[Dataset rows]
===============

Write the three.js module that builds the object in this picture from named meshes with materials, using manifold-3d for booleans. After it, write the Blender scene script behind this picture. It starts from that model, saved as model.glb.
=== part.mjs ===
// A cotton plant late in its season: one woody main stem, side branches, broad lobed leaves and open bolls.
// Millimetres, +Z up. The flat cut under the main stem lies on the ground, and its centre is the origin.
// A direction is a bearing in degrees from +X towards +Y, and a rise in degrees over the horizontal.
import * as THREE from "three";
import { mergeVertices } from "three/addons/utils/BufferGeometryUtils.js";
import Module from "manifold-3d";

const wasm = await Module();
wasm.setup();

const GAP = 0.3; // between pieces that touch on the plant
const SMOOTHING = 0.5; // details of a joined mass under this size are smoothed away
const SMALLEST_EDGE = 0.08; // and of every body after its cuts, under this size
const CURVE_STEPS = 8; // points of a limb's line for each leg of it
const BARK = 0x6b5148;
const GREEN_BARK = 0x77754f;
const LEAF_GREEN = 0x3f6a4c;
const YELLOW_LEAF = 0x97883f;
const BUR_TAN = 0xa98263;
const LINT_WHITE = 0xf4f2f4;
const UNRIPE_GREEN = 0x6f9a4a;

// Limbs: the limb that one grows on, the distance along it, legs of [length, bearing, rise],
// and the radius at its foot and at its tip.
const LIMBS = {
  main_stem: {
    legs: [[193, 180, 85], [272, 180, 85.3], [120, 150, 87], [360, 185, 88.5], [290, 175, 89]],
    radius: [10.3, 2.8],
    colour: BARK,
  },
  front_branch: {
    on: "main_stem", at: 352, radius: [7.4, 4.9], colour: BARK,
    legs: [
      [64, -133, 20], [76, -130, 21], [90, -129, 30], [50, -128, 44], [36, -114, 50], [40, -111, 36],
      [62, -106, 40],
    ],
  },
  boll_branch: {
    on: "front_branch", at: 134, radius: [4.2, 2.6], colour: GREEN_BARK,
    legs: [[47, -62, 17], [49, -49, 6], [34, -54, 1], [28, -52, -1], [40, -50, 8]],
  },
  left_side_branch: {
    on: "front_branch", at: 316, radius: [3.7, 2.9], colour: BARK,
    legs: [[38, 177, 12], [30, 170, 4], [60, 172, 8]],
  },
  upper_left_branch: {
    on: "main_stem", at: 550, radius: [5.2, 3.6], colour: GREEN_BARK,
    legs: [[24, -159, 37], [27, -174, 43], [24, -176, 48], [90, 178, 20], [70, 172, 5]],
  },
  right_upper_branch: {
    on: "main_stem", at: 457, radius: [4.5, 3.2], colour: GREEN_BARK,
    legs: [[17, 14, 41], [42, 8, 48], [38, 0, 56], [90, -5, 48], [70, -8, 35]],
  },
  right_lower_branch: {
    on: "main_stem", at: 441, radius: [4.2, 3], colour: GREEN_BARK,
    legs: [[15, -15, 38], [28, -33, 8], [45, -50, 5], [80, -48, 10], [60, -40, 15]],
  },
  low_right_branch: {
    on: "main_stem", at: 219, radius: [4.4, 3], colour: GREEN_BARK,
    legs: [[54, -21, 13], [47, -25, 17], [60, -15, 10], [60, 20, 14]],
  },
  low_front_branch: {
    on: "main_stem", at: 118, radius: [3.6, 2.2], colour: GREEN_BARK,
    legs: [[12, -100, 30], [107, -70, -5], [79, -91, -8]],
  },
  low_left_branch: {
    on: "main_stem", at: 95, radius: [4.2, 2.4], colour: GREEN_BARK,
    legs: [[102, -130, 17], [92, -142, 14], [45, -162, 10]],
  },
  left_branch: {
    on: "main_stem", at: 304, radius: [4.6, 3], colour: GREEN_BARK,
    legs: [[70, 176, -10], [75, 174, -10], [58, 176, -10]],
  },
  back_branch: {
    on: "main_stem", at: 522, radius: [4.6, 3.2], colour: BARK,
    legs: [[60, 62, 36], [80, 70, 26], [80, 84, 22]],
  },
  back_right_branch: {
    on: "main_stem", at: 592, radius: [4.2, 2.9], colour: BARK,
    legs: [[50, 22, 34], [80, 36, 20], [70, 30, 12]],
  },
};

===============

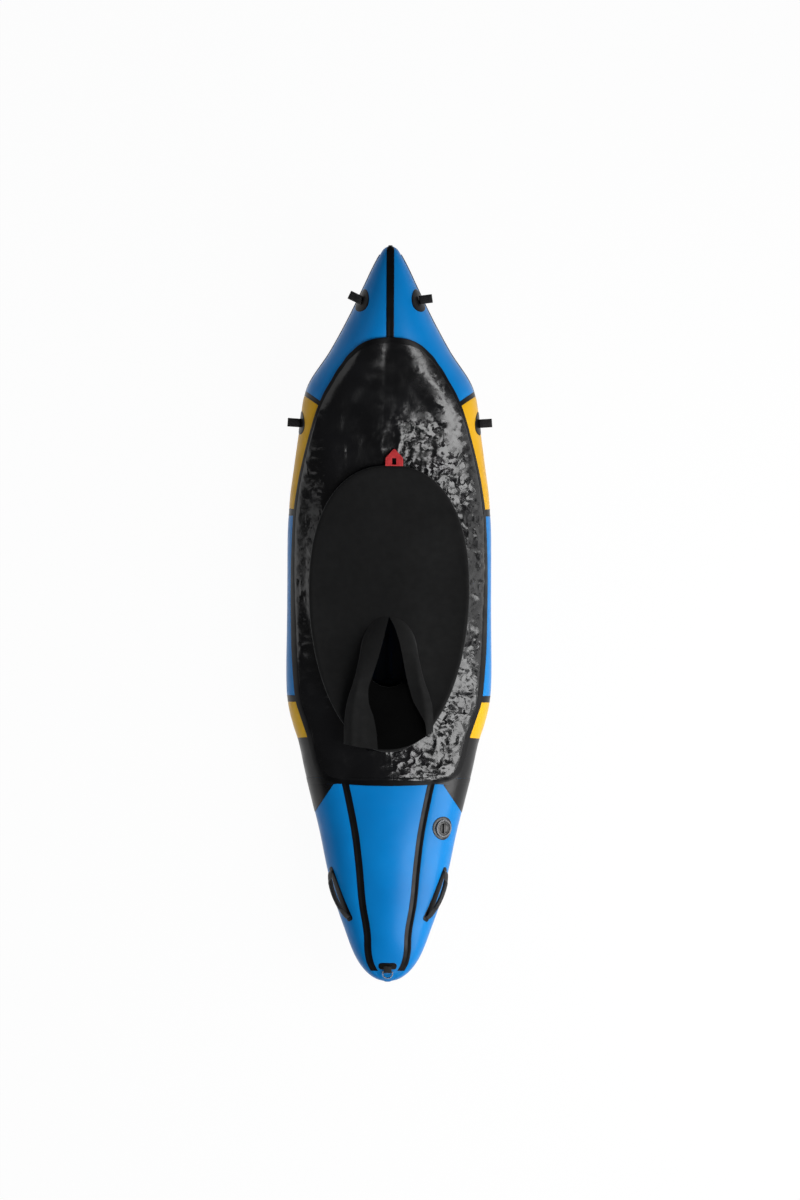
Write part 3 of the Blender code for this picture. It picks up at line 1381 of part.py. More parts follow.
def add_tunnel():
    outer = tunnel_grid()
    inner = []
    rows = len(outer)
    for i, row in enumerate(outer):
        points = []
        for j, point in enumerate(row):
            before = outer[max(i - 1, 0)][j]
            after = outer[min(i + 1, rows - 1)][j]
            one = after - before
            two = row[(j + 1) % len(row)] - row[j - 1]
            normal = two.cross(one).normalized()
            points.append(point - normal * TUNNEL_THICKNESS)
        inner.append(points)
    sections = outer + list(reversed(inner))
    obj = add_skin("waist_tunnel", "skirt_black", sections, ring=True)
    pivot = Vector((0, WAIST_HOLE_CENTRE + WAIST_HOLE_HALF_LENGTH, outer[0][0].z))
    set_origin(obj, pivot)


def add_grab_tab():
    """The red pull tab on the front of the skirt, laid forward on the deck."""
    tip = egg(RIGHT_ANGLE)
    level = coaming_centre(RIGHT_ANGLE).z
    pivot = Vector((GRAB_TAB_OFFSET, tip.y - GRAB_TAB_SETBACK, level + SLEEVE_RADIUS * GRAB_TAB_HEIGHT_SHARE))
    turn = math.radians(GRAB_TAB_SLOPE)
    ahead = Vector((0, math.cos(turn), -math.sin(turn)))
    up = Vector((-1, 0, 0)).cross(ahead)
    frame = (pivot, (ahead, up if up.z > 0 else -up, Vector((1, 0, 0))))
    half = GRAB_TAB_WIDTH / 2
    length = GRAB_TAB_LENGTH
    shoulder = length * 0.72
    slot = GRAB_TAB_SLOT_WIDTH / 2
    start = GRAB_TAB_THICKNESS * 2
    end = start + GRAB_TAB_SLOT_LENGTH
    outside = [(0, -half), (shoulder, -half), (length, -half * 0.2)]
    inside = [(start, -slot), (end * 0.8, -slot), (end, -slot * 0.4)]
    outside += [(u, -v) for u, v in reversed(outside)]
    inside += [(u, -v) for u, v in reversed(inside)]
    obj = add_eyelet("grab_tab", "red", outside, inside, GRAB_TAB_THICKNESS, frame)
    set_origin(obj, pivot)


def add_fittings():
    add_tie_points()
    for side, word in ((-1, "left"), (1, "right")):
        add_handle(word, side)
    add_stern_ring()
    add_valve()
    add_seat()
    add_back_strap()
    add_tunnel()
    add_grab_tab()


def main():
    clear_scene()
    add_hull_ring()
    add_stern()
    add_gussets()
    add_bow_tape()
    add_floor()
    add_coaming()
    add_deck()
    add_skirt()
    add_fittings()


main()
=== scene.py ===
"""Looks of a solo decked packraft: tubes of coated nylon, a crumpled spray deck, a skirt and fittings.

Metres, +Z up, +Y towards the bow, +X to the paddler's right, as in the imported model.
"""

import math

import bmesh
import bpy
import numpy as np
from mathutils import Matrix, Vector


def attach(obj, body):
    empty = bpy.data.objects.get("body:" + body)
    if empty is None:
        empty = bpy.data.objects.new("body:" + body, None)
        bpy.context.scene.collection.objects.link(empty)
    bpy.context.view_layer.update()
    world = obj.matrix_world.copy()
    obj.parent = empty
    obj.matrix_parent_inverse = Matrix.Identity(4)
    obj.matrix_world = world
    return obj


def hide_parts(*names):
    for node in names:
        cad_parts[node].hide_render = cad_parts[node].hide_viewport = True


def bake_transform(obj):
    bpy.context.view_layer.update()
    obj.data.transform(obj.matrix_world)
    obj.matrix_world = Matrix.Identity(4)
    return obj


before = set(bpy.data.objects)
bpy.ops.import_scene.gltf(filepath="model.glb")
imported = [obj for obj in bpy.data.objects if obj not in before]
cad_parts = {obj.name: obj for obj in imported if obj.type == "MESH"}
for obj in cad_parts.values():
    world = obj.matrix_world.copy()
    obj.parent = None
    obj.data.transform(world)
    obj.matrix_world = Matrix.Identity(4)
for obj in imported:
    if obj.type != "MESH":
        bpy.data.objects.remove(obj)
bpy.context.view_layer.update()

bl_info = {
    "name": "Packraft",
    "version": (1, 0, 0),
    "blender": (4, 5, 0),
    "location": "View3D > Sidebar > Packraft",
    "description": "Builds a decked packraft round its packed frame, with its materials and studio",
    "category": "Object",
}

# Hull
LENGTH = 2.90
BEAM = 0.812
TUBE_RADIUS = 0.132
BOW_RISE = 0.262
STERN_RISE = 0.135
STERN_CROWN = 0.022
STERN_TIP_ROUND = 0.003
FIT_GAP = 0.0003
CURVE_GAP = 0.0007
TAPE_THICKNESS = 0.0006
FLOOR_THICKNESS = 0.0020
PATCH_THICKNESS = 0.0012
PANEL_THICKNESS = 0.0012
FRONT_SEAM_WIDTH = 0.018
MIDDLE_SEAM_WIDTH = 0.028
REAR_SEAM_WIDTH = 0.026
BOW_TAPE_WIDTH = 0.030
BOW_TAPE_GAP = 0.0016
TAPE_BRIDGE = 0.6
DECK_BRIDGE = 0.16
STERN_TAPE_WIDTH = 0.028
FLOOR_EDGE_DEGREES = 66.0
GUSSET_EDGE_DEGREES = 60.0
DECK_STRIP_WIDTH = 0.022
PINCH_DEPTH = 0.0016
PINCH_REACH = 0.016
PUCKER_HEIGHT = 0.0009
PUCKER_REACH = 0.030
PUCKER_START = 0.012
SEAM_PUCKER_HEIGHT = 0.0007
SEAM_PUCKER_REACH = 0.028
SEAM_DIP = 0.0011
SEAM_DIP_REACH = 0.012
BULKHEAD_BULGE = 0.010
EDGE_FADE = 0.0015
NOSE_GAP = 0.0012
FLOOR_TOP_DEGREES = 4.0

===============

§ Short exercise: Only the lines from the one with "inside = [(start, -slot), (end" to the one with "bpy.context.scene.collection.objects.link(empty)" are wanted; extract them exactly, both ends included.

§ Written response:
    inside = [(start, -slot), (end * 0.8, -slot), (end, -slot * 0.4)]
    outside += [(u, -v) for u, v in reversed(outside)]
    inside += [(u, -v) for u, v in reversed(inside)]
    obj = add_eyelet("grab_tab", "red", outside, inside, GRAB_TAB_THICKNESS, frame)
    set_origin(obj, pivot)


def add_fittings():
    add_tie_points()
    for side, word in ((-1, "left"), (1, "right")):
        add_handle(word, side)
    add_stern_ring()
    add_valve()
    add_seat()
    add_back_strap()
    add_tunnel()
    add_grab_tab()


def main():
    clear_scene()
    add_hull_ring()
    add_stern()
    add_gussets()
    add_bow_tape()
    add_floor()
    add_coaming()
    add_deck()
    add_skirt()
    add_fittings()


main()
=== scene.py ===
"""Looks of a solo decked packraft: tubes of coated nylon, a crumpled spray deck, a skirt and fittings.

Metres, +Z up, +Y towards the bow, +X to the paddler's right, as in the imported model.
"""

import math

import bmesh
import bpy
import numpy as np
from mathutils import Matrix, Vector


def attach(obj, body):
    empty = bpy.data.objects.get("body:" + body)
    if empty is None:
        empty = bpy.data.objects.new("body:" + body, None)
        bpy.context.scene.collection.objects.link(empty)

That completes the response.